◆ Exercise details ◆
The lines to be extracted run from the start of the listing through the line containing "grape-like crystal globules."; copy them exactly and nothing else.

-------- Supplied data --------

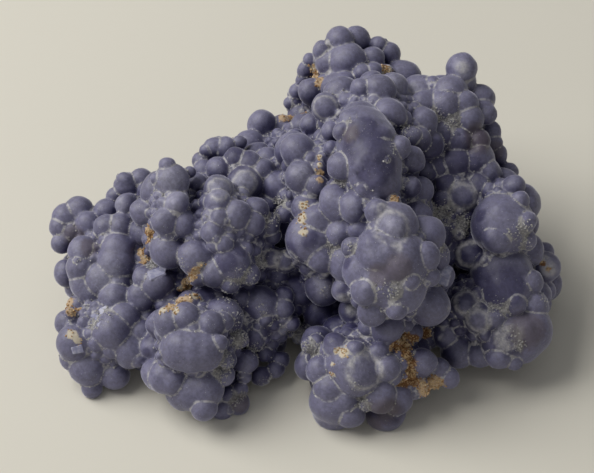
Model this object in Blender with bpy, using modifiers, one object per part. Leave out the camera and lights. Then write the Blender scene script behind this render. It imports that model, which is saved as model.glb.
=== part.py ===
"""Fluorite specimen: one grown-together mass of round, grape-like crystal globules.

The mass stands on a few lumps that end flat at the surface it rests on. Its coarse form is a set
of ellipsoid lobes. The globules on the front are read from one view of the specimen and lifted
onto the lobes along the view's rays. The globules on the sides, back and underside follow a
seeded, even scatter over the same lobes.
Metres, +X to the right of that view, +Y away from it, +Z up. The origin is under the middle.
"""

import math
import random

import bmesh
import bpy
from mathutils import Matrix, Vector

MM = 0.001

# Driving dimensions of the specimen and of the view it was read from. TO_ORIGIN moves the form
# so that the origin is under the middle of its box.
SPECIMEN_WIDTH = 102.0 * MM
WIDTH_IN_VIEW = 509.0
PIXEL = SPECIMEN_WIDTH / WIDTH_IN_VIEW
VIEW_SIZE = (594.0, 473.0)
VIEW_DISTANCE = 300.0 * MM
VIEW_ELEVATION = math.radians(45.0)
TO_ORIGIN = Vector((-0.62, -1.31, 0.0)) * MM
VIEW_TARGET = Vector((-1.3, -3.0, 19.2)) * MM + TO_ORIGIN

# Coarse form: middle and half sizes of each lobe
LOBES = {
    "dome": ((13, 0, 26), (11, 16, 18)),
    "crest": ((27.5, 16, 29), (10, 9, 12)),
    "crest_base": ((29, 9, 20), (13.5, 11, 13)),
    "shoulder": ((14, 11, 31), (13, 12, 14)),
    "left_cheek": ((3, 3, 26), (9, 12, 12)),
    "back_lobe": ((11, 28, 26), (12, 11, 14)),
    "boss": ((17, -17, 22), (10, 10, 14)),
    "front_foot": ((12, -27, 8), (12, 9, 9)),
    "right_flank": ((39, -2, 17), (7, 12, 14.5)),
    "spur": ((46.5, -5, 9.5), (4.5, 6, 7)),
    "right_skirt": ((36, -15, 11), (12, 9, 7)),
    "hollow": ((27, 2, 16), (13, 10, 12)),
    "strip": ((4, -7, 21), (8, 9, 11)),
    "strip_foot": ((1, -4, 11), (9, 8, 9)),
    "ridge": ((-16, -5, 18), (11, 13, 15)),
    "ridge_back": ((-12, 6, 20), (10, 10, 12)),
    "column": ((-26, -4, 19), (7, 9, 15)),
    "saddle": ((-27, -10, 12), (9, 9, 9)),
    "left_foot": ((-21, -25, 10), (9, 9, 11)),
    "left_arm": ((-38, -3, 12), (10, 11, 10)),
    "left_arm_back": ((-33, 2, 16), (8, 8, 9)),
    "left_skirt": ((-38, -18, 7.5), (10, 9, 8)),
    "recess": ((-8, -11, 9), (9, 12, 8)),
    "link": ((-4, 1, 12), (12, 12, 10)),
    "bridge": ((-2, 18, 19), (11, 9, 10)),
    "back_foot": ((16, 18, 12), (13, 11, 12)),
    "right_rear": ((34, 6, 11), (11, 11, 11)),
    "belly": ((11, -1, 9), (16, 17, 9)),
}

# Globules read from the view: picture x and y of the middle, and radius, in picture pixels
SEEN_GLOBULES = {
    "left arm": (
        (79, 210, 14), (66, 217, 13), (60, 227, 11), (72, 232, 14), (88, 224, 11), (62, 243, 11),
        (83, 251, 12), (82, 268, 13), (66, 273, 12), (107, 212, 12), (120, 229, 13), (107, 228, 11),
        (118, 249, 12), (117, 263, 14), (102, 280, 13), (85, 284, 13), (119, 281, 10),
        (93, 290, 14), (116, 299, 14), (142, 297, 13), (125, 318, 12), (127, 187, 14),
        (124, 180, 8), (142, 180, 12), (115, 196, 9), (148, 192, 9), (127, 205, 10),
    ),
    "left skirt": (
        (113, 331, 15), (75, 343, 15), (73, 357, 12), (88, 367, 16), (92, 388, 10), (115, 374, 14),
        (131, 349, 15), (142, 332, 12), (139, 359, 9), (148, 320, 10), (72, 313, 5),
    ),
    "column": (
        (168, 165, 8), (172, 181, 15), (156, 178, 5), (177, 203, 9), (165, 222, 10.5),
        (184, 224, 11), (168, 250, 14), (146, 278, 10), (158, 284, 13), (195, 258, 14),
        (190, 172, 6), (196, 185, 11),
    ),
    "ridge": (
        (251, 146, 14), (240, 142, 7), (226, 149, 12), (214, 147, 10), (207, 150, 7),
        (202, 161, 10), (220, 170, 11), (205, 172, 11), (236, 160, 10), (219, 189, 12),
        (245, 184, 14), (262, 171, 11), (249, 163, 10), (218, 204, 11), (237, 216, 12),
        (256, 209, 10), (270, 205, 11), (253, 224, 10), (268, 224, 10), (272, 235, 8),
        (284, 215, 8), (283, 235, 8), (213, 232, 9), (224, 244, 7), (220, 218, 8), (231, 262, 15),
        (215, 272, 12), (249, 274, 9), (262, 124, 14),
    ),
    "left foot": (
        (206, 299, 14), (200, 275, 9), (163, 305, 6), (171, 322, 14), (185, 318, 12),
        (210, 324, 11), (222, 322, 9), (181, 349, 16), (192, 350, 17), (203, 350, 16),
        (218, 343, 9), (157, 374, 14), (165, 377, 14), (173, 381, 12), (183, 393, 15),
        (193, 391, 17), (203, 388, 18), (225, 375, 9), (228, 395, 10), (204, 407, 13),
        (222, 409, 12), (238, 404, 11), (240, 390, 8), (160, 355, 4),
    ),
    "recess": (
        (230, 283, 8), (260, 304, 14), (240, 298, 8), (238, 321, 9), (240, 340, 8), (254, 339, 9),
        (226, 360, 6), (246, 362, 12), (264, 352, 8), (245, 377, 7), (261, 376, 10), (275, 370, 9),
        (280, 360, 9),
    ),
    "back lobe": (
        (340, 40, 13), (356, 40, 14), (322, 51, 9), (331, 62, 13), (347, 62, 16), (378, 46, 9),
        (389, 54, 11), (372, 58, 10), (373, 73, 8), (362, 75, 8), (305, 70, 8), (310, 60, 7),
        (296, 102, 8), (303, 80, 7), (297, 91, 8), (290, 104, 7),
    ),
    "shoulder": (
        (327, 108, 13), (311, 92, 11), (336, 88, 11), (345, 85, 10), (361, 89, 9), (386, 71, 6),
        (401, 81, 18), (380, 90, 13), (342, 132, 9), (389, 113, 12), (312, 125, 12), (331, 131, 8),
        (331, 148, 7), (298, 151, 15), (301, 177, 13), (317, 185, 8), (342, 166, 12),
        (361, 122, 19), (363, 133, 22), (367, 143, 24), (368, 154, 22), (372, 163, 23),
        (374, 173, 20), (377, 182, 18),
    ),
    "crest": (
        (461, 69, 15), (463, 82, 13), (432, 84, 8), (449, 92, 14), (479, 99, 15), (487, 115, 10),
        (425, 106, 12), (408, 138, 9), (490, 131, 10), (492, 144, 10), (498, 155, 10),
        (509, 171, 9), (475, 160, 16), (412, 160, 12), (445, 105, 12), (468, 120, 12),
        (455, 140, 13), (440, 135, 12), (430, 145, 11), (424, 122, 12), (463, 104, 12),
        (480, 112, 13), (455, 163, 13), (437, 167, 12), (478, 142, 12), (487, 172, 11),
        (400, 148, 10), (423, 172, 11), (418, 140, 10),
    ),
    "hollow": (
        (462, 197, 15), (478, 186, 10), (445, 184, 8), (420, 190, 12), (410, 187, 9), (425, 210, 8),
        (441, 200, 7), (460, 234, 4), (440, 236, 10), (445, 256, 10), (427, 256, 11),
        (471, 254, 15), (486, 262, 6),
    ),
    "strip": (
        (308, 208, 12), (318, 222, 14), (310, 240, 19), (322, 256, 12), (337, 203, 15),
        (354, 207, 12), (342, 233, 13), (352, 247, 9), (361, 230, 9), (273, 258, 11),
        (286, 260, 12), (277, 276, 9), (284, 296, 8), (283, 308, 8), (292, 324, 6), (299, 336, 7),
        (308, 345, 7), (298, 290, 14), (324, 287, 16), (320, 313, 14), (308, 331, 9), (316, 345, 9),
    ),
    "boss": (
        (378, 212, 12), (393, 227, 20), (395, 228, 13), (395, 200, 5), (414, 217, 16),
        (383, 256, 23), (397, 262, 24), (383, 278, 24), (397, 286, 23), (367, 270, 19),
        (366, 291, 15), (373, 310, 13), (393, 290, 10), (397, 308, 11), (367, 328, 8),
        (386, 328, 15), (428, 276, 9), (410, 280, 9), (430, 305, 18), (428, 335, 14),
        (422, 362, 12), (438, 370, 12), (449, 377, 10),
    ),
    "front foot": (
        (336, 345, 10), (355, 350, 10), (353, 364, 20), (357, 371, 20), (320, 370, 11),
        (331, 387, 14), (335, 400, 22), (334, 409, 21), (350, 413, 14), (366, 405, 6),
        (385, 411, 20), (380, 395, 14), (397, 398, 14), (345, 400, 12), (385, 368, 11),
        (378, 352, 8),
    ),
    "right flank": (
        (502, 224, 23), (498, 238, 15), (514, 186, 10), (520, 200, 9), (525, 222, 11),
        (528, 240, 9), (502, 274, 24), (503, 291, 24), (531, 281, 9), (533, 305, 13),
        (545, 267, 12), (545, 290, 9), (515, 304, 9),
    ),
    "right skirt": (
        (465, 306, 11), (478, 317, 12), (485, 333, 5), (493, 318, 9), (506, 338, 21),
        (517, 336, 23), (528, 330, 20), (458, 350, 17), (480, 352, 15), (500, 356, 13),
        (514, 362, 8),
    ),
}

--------

◆ Full response ◆
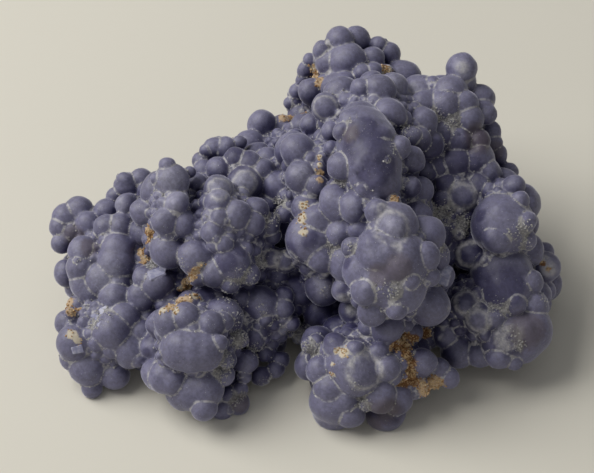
Model this object in Blender with bpy, using modifiers, one object per part. Leave out the camera and lights. Then write the Blender scene script behind this render. It imports that model, which is saved as model.glb.
=== part.py ===
"""Fluorite specimen: one grown-together mass of round, grape-like crystal globules.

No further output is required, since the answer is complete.